In this article, we take a look at the past, the present and the future of analytics in football.

 

The Past

It is probably fair to say that the relationship between analytics and football has historically been a poor one. In the 1960s, a statistician called Charles Reep collected data on passing sequences and wrongly concluded that short passing sequences (the longball) were more likely to result in goal scoring opportunities than sequences consisting of lots of passes. This is how the infamous longball was born. Jonathan Wilson argues in Inverting the Pyramid that this error had negative consequences in the way football was played in England for 50 years! This is certainly not a success story for analytics, and did not represent a good start to the relationship between analytics and football. It should in fact act as a lesson to those making decisions using the results of analytics “can the results be trusted?”.

 

The Present

It has taken a long time for any significant improvement in the relationship between analytics and football to be made. But, over the last decade or so, perhaps driven by the analytics revolutions happening elsewhere, there has been a gradual realisation within football that analytics and data can contribute to a football team’s success. In tandem with ever improving data, the field of football analytics has developed. Clubs now employ analysts to study, for example, passing and shooting statistics, in the hope of unlocking the key to future success. The widespread appreciation of the concept of expected goals suggests that football has, to some extent at least, begun to appreciate that analytics has something to offer!

The journey towards a happy marriage between football and analytics is far from complete. If truth be told, football and analytics have been on a couple of dates, and whilst analytics thinks football is very attractive and has high hopes of living a long and happy life together, maybe football has some serious doubts about the long-term outlook for the relationship.

Football is a complicated game. Unlike baseball in which we could say there is one input (the pitcher), one variable (the batter), and one output (the outcome of the pitch), football is a game of many inputs and outputs, with dozens of variables. Add this to the fact that all of the variables are continually running around a pitch, and perhaps you start to see the problem – the nature of football means that analytics in football is extremely hard. And this complexity, and the level of expertise of people charged with producing meaningful analytics out of this complexity, means that analysis is perhaps not as insightful as it could be. Analytics in football is currently far from being the finished article, and strong elements of doubt remain as to whether analytics will ever really be useful in football.

 

The Future

To me, there is no doubt about it, analytics can be used in football to help make better decisions. It is certainly not going to replace decision makers, but if used correctly, it will improve the success rate of decisions. If Google set its expert analysts the task of buying, and running a Premier League football club, I have no doubt that within a few years, that club would be seen to over-perform relative to spend.

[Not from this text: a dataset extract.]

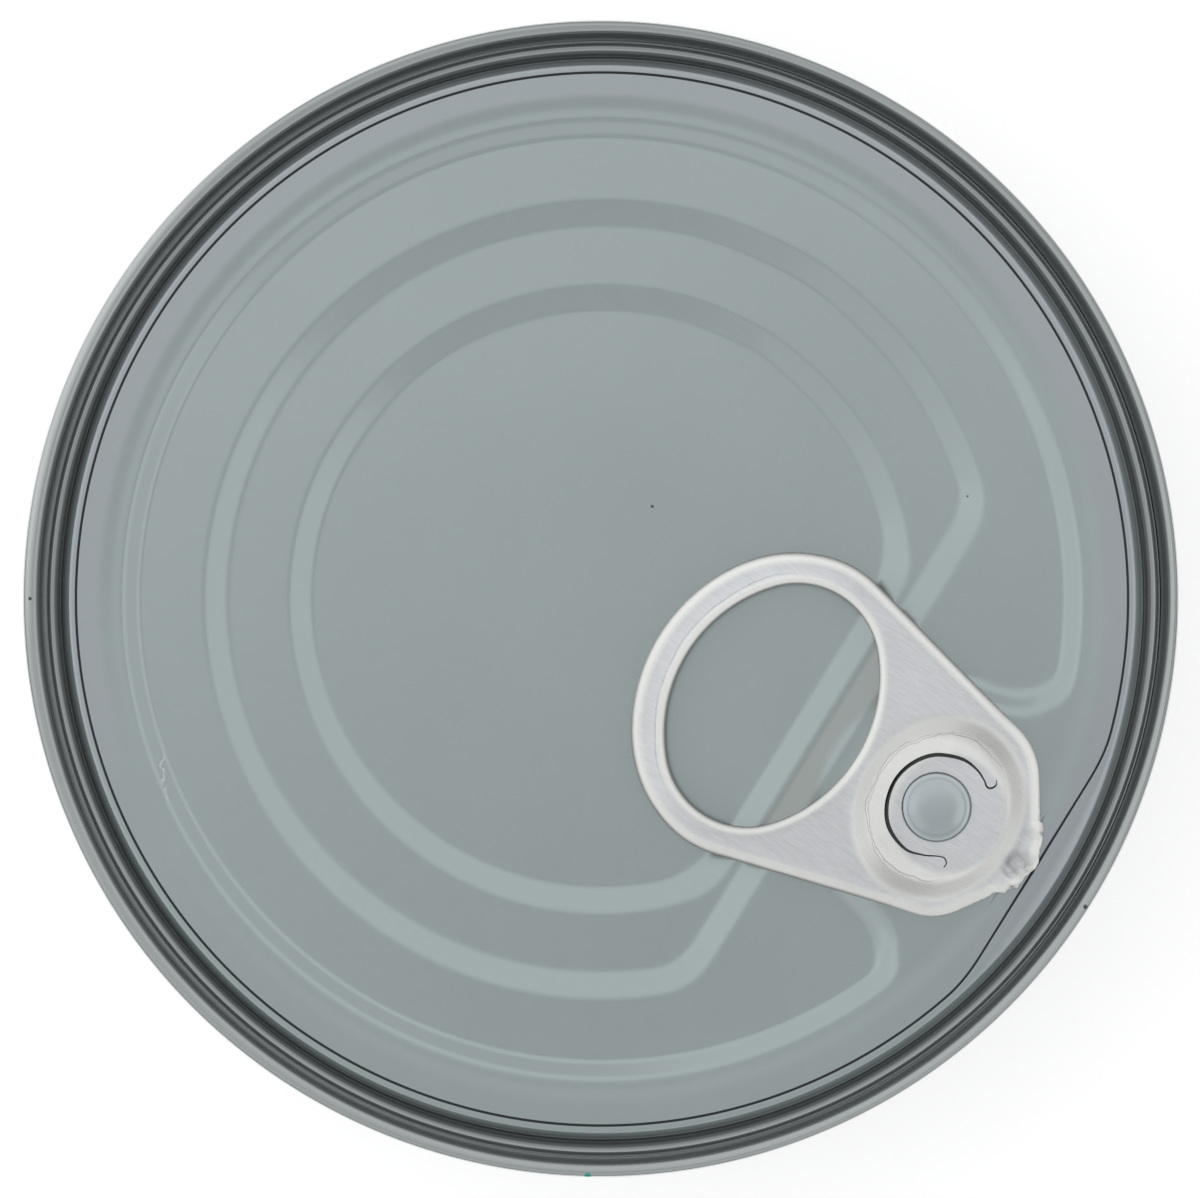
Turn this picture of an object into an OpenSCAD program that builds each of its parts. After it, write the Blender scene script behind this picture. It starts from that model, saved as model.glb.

The difference between an imaginary Google FC and a typical club at the moment is, in my opinion, an appreciation of what analytics actually is, and what it can do. Analytics is the process of using data to making better decisions, and crucially, analytics should have a positive impact on performance, and more importantly future performance. Analytics is not collating simple summary statistics of passes complete in the final third with no appreciation of whether knowing this is indicative of future performance, or whether this information can improve decision making. If an analytical technique does not have a demonstrable positive impact on the performance of Amazon, for example, by improving the customer’s experience, do you think Amazon continue to use that analytical technique? Of course not. And Amazon will test for this impact on performance. Has anyone reading this article ever seen a test of whether using expected goals to assess a player’s or a team’s performances improves decision making and future performance of the team? My guess is probably not – and this is where analytics in football currently falls woefully short. Various pieces of analytics are bandied around with an assumption that the analysis is good. But without appropriate testing, we should never accept a piece of analytics as good, no matter how intuitive or “clever” it might seem. This is part of the scientific process.

I expect the future for clubs can take one of two paths:

  • Some clubs will fail to appreciate what analytics is, fail to realise that it can be used to aid decision making, and make non-optimal decisions. These clubs’ success-to-spend ratios will decrease as recruitment decisions (managerial and player) will be less successful than for a second group of clubs.
  • Other clubs will persevere with analytics, and identify people, methods and tools that contribute to making better decisions, decisions backed by evidence. For these clubs, success-to-spend ratios will increase compared to the first group of clubs.

The clubs taking the first path will fall behind the others but will eventually realise the source of their disadvantage. Unfortunately, it will take several years, and resources to catch up to the clubs choosing the second path.

Sporting Directors should ask themselves: “which path should I take?”.